*SET TASK*
Gather every line below where "names" appears.

(Object modeling scripts)
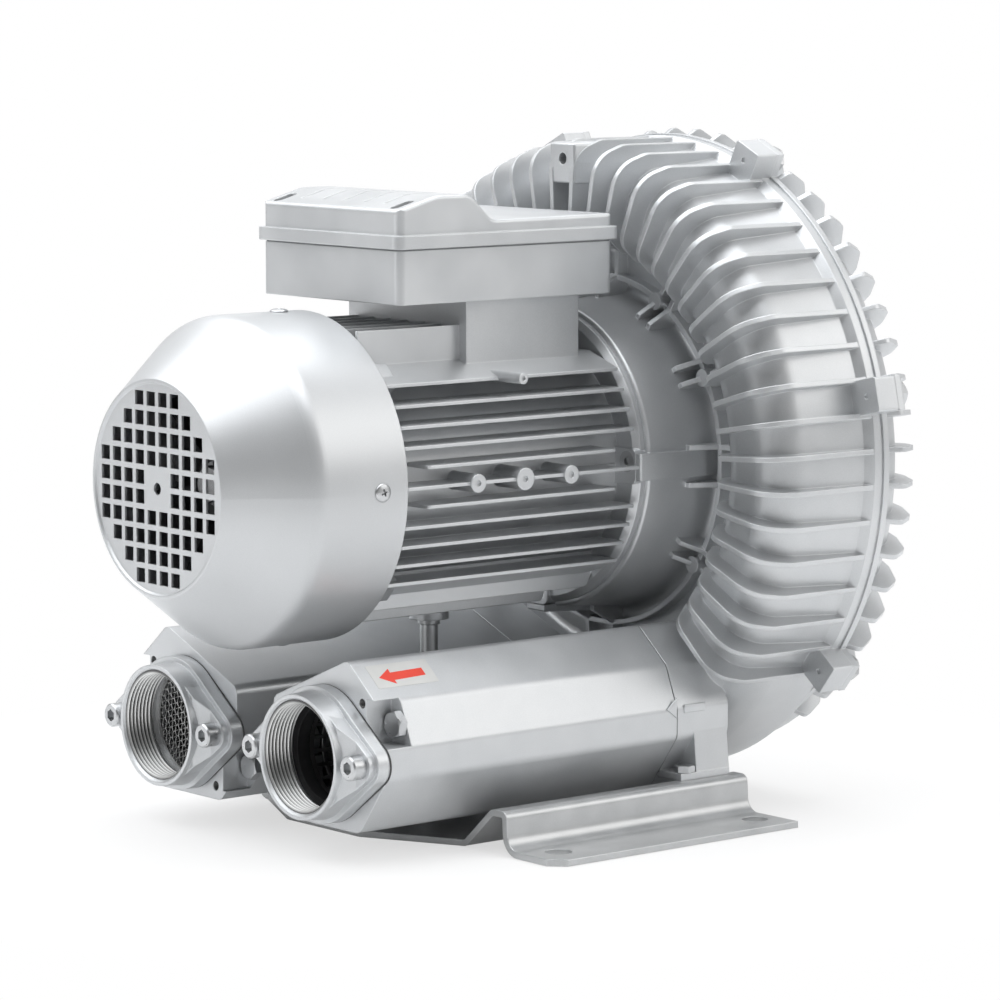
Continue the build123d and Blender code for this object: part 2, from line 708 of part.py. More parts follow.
def blower_cover():
    inner_y = COVER_PLATE_Y - COVER_PLATE_T
    body = turned(
        [
            (0.0, inner_y),
            (LAND_INNER_R, inner_y),
            (LAND_INNER_R, IMPELLER_BACK_Y + LAND_GAP),
            (LAND_R, IMPELLER_BACK_Y + LAND_GAP),
            (LAND_R, JOINT_Y),
            (COVER_FLANGE_R, JOINT_Y),
            (COVER_FLANGE_R, LUG_BACK_Y, 1.0),
            (COVER_SHELL_R, LUG_BACK_Y),
            (SHELL_FRONT_R, COVER_BACK_Y, 22.0),
            (FIN_INNER_R, COVER_BACK_Y, 22.0),
            (DISH_R, COVER_PLATE_Y, 5.0),
            (0.0, COVER_PLATE_Y),
        ]
    )
    pieces = [lobe(COVER_LOBE_R, COVER_LOBE_DROP, JOINT_Y, COVER_BACK_Y - 6, COVER_LOBE_ANGLE)]
    pieces += [around(cover_fin(), angle) for angle in fin_angles(COVER_FINS)]
    pieces += [around(lug_block(JOINT_Y, LUG_BACK_Y), angle) for angle in lug_angles()]
    pieces.append(rod_y(20.0, COVER_PLATE_Y - 1, COVER_PLATE_Y + 10))
    for i in range(8):
        rib = block(15.0, DISH_R + 4, COVER_PLATE_Y - 1, COVER_PLATE_Y + 7, -RIB_T / 2, RIB_T / 2)
        pieces.append(around(Pos(0, 0, AXIS_Z) * rib, 45.0 * i + 22.5))
    stripper_r = CHANNEL_R - 0.3
    lip = [
        (LAND_R - 1, IMPELLER_BACK_Y + LAND_GAP),
        (stripper_r, IMPELLER_BACK_Y + LAND_GAP),
        (stripper_r, JOINT_Y + 1),
        (LAND_R - 1, JOINT_Y + 1),
    ]
    pieces.append(turned(lip, STRIPPER_ANGLE, 270.0 - STRIPPER_ANGLE / 2))
    body = body.fuse(*[solid for piece in pieces for solid in piece.solids()])
    cavity = turned(
        [
            (CHANNEL_R, JOINT_Y - 1),
            (CHANNEL_R, COVER_BACK_Y - CASING_WALL, 19.0),
            (LAND_R + 3.5, COVER_BACK_Y - CASING_WALL, 17.0),
            (LAND_R, JOINT_Y - 1),
        ]
    )
    body -= cavity - stripper(IMPELLER_BACK_Y + LAND_GAP, COVER_BACK_Y - 1)
    for angle in lug_angles():
        body -= around(rod_y(M8_R + HOLE_CLEARANCE, JOINT_Y - 1, LUG_BACK_Y + 1, LUG_BOLT_R), angle)
        body -= around(rod_y(M8_HEX * 0.64, LUG_BACK_Y, COVER_FIN_BACK_Y + 1, LUG_BOLT_R), angle)
    return body


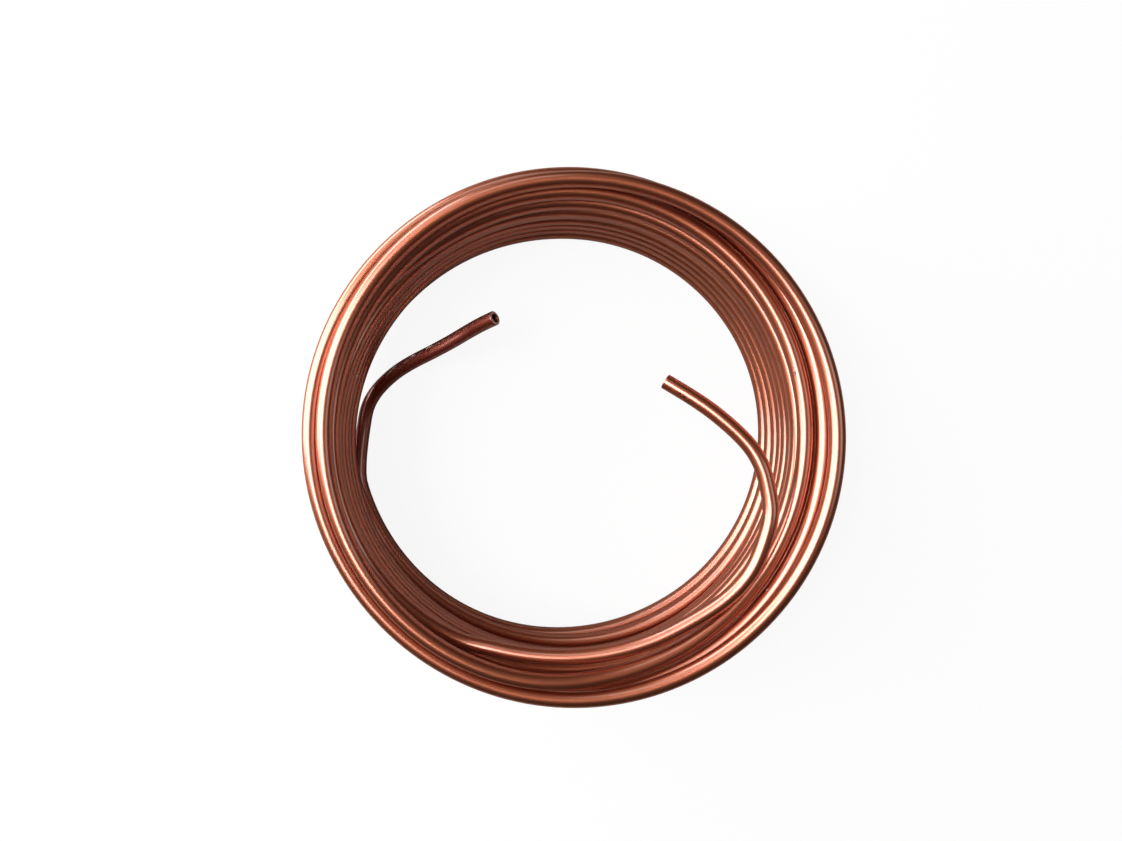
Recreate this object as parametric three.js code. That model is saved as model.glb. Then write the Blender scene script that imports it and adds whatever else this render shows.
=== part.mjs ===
// Loose coil of soft copper tube, lying flat on its lowest turn.
// Millimetres, +Z up. The origin is under the middle of the coil's outline, at the level that its
// lowest turn rests on.
import * as THREE from 'three';

// ---- the tube ----
const tubeOutside = 4.76;            // 3/16 in tube
const tubeWall = 0.9;
const outsideSides = 8;              // the tube's outside as a polygon, this size across its flats
const boreSides = 6;

// ---- the coil ----
const coilRadius = 72.5;             // axis of the coil to the tube's centre line
const turnGap = 0.3;                 // clear space between neighbouring turns
const stepsPerTurn = 28;
const windingStart = 15 / stepsPerTurn;        // in turns, counted from the +X direction
const looseStart = 7 + 10 / stepsPerTurn;      // the neat stack ends and the loose turns begin
const windingEnd = 11 + 26 / stepsPerTurn;
const stepUpStart = 10 / stepsPerTurn;         // where each neat turn climbs onto the one below it
const stepUpLength = 5 / stepsPerTurn;

// ---- the free ends ----
// How far each free end reaches in across the eye of the coil, and its bends as shares of that
// reach: onward from where it leaves the turns, inward, and up.
const lowerTailReach = 61.3;
const lowerTailBends = [
  [0.118, 0.021, 0.00], [0.213, 0.051, 0.00], [0.318, 0.090, 0.00], [0.420, 0.138, 0.01],
  [0.488, 0.206, 0.04], [0.539, 0.289, 0.07], [0.579, 0.387, 0.11], [0.605, 0.490, 0.15],
  [0.626, 0.610, 0.20], [0.652, 0.731, 0.24], [0.677, 0.833, 0.28], [0.692, 0.917, 0.33],
  [0.701, 1.000, 0.38],
];
const upperTailReach = 45.3;
const upperTailBends = [
  [0.132, 0.039, 0.00], [0.242, 0.108, -0.01], [0.360, 0.205, -0.02], [0.439, 0.308, -0.04],
  [0.488, 0.415, -0.06], [0.525, 0.526, -0.08], [0.559, 0.654, -0.105], [0.585, 0.801, -0.135],
  [0.610, 1.000, -0.18],
];

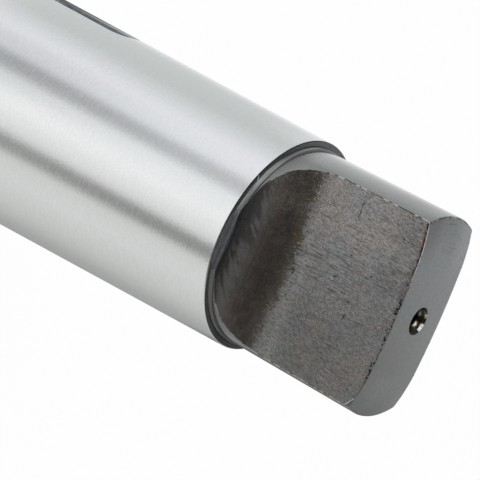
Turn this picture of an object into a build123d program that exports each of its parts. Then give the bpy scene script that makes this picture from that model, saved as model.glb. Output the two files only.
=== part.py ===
from build123d import *
import os
from math import acos, asin, cos, radians, sin, sqrt, tan

# Reducing sleeve with a Morse 5 outside taper, a Morse 2 socket and a driving tang.
# Sizes are in mm. The large end's face lies on z = 0 and the tang points along +Z.
# The tang's wide sides face +Y and -Y, and the drift slot runs along X.

# Outside taper
gauge_diameter = 44.399
outer_taper_ratio = 19.002
gauge_offset = 6.5
overall_length = 156.0
large_end_chamfer = 1.0
shoulder_chamfer = 0.15

# Neck and the small turned collar at its root
tang_length = 28.75
neck_diameter = 35.4
collar_foot = 0.42
collar_rise = 0.2
collar_height = 0.7
collar_bevel = 0.08

# Turned end of the tang
end_dome_radius = 185.0
end_corner_width = 5.95
end_corner_radius = 25.1
end_edge_break = 0.3

# Milled flats of the tang
tang_thickness = 15.0
runout_radius = 10.0
runout_clearance = 0.72
root_flat_inset = 0.17

# Centre hole in the tang's end
centre_mouth_diameter = 4.9
centre_pilot_diameter = 2.5
centre_pilot_length = 3.4
centre_cone_angle = 60.0
drill_point_angle = 118.0

# Socket in the large end
socket_gauge_diameter = 17.78
socket_taper_ratio = 20.02
socket_depth = 67.0
relief_diameter = 14.9
socket_mouth_chamfer = 0.8

# Drift slot through both walls; it starts a little before the socket's end
slot_width = 6.3
slot_length = 22.0
slot_overlap = 5.4
slot_edge_break = 0.4

# Sizes that follow from the ones above
shoulder_height = overall_length - tang_length
neck_radius = neck_diameter / 2
half_thickness = tang_thickness / 2
slot_start = socket_depth - slot_overlap


def outer_radius(z):
    """Radius of the outside taper at a height."""
    return (gauge_diameter - (z - gauge_offset) / outer_taper_ratio) / 2


def end_profile():
    """Points and arc middles of the tang's turned end, from the neck to the axis."""
    r1 = neck_radius - end_corner_width
    dome_drop = end_dome_radius - sqrt(end_dome_radius ** 2 - r1 ** 2)
    z1 = overall_length - dome_drop
    lean = asin(r1 / end_dome_radius)
    xc = r1 - end_corner_radius * sin(lean)
    zc = z1 - end_corner_radius * cos(lean)
    r_edge = neck_radius - end_edge_break
    z_edge = zc + sqrt(end_corner_radius ** 2 - (r_edge - xc) ** 2)
    r_mid = (r_edge + r1) / 2
    z_mid = zc + sqrt(end_corner_radius ** 2 - (r_mid - xc) ** 2)
    r_top = r1 / 2
    z_top = overall_length - end_dome_radius + sqrt(end_dome_radius ** 2 - r_top ** 2)
    return (r_edge, z_edge), (r_mid, z_mid), (r1, z1), (r_top, z_top)


def turned_blank():
    """Taper, shoulder, collar, neck and end as one turned solid."""
    edge, corner_mid, corner_end, dome_mid = end_profile()
    rim_radius = outer_radius(shoulder_height - shoulder_chamfer)
    with BuildPart() as blank:
        with BuildSketch(Plane.XZ):
            with BuildLine():
                Polyline(
                    (0, 0),
                    (outer_radius(0) - large_end_chamfer, 0),
                    (outer_radius(large_end_chamfer), large_end_chamfer),
                    (rim_radius, shoulder_height - shoulder_chamfer),
                    (rim_radius - shoulder_chamfer, shoulder_height),
                    (neck_radius + collar_foot, shoulder_height),
                    (neck_radius + collar_rise, shoulder_height + collar_height),
                    (neck_radius, shoulder_height + collar_height + collar_bevel),
                    (neck_radius, edge[1] - end_edge_break),
                    edge,
                )
                ThreePointArc(edge, corner_mid, corner_end)
                ThreePointArc(corner_end, dome_mid, (0, overall_length))
                Line((0, overall_length), (0, 0))
            make_face()
        revolve(axis=Axis.Z)
    return blank.part


def flat_cutter(side):
    """What the mill removes on one side: a flat, a round run-out and a narrow flat at the root."""
    start = shoulder_height + runout_clearance + runout_radius
    middle = half_thickness + runout_radius
    root_flat = middle - root_flat_inset
    top = overall_length + 5.0
    outside = max(neck_radius, middle) + 5.0
    last = acos(root_flat_inset / runout_radius)
    bend = (side * (middle - runout_radius * cos(last / 2)), start - runout_radius * sin(last / 2))
    arc_end = (side * root_flat, start - runout_radius * sin(last))
    with BuildPart() as cutter:
        with BuildSketch(Plane.YZ):
            with BuildLine():
                Line((side * half_thickness, top), (side * half_thickness, start))
                ThreePointArc((side * half_thickness, start), bend, arc_end)
                Polyline(
                    arc_end,
                    (side * root_flat, shoulder_height),
                    (side * outside, shoulder_height),
                    (side * outside, top),
                    (side * half_thickness, top),
                )
            make_face()
        extrude(amount=neck_diameter, both=True)
    return cutter.part


def centre_hole():
    """Centre drill's mark in the tang's end: cone, pilot and drill point."""
    mouth = centre_mouth_diameter / 2
    pilot = centre_pilot_diameter / 2
    slope = tan(radians(centre_cone_angle / 2))
    above = 1.0
    top = overall_length - (end_dome_radius - sqrt(end_dome_radius ** 2 - mouth ** 2))
    cone_end = top - (mouth - pilot) / slope
    pilot_end = cone_end - centre_pilot_length
    tip = pilot_end - pilot / tan(radians(drill_point_angle / 2))
    with BuildPart() as hole:
        with BuildSketch(Plane.XZ):
            with BuildLine():
                Polyline(
                    (0, tip),
                    (pilot, pilot_end),
                    (pilot, cone_end),
                    (mouth + above * slope, top + above),
                    (0, top + above),
                    (0, tip),
                )
            make_face()
        revolve(axis=Axis.Z)
    return hole.part


def socket():
    """Inside taper, its mouth chamfer, the relief bore and the drill point at its bottom."""
    mouth = socket_gauge_diameter / 2
    relief = relief_diameter / 2
    taper_length = (socket_gauge_diameter - relief_diameter) * socket_taper_ratio
    chamfer_radius = mouth - socket_mouth_chamfer / socket_taper_ratio / 2
    tip = socket_depth + relief / tan(radians(drill_point_angle / 2))
    below = 1.0
    with BuildPart() as hole:
        with BuildSketch(Plane.XZ):
            with BuildLine():
                Polyline(
                    (0, -below),
                    (mouth + socket_mouth_chamfer + below, -below),
                    (chamfer_radius, socket_mouth_chamfer),
                    (relief, taper_length),
                    (relief, socket_depth),
                    (0, tip),
                    (0, -below),
                )
            make_face()
        revolve(axis=Axis.Z)
    return hole.part


def drift_slot():
    """Slot with round ends through both walls of the sleeve."""
    middle = slot_start + slot_length / 2
    reach = outer_radius(0) + 5.0
    straight = slot_length - slot_width
    with BuildPart() as slot:
        with BuildSketch(Plane.YZ):
            with Locations((0, middle)):
                SlotCenterToCenter(straight, slot_width, rotation=90)
        extrude(amount=reach, both=True)
    return slot.part


def break_slot_edges(body):
    """Break the long curved edges where the slot leaves the outside taper."""
    limit = outer_radius(slot_start + slot_length) - 1.5
    outside = [
        edge
        for edge in body.edges()
        if abs(edge.center().X) > limit
        and abs(edge.center().Y) < slot_width / 2 + 0.5
        and slot_start - 0.5 < edge.center().Z < slot_start + slot_length + 0.5
    ]
    return chamfer(outside, slot_edge_break)


def taper_sleeve():
    """The whole sleeve as one solid."""
    body = turned_blank()
    body = body - flat_cutter(1) - flat_cutter(-1)
    body = body - centre_hole()
    body = body - socket()
    body = body - drift_slot()
    return break_slot_edges(body)


os.makedirs("parts", exist_ok=True)
export_step(taper_sleeve(), "parts/taper_sleeve.step")
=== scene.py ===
import math

import bmesh
import bpy
from mathutils import Matrix, Vector


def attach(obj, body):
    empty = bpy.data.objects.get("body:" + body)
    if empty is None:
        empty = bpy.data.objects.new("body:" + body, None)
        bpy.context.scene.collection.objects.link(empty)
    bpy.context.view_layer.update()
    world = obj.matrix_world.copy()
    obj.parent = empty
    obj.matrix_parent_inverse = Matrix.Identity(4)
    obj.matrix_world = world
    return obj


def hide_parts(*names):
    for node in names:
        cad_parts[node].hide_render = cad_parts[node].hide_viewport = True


# A black-tanged, ground reducing sleeve standing on its large end, seen from above its tang.
# Sizes are in millimetres and turn into metres with MM.

MM = 0.001

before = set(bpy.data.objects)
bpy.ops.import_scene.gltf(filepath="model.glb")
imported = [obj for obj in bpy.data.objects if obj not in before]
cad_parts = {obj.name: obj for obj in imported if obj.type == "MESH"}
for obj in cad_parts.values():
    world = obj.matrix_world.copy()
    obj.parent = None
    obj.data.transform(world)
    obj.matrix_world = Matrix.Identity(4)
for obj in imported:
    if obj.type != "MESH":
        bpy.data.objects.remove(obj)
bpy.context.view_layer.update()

# Outside taper
LENGTH = 156.0
TANG_LENGTH = 28.75
SHOULDER = LENGTH - TANG_LENGTH
GAUGE_RADIUS = 44.399 / 2
GAUGE_OFFSET = 6.5
TAPER = 1 / 19.002 / 2
LARGE_CHAMFER = 1.0
SHOULDER_CHAMFER = 0.15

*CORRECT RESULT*
def hide_parts(*names):
    for node in names:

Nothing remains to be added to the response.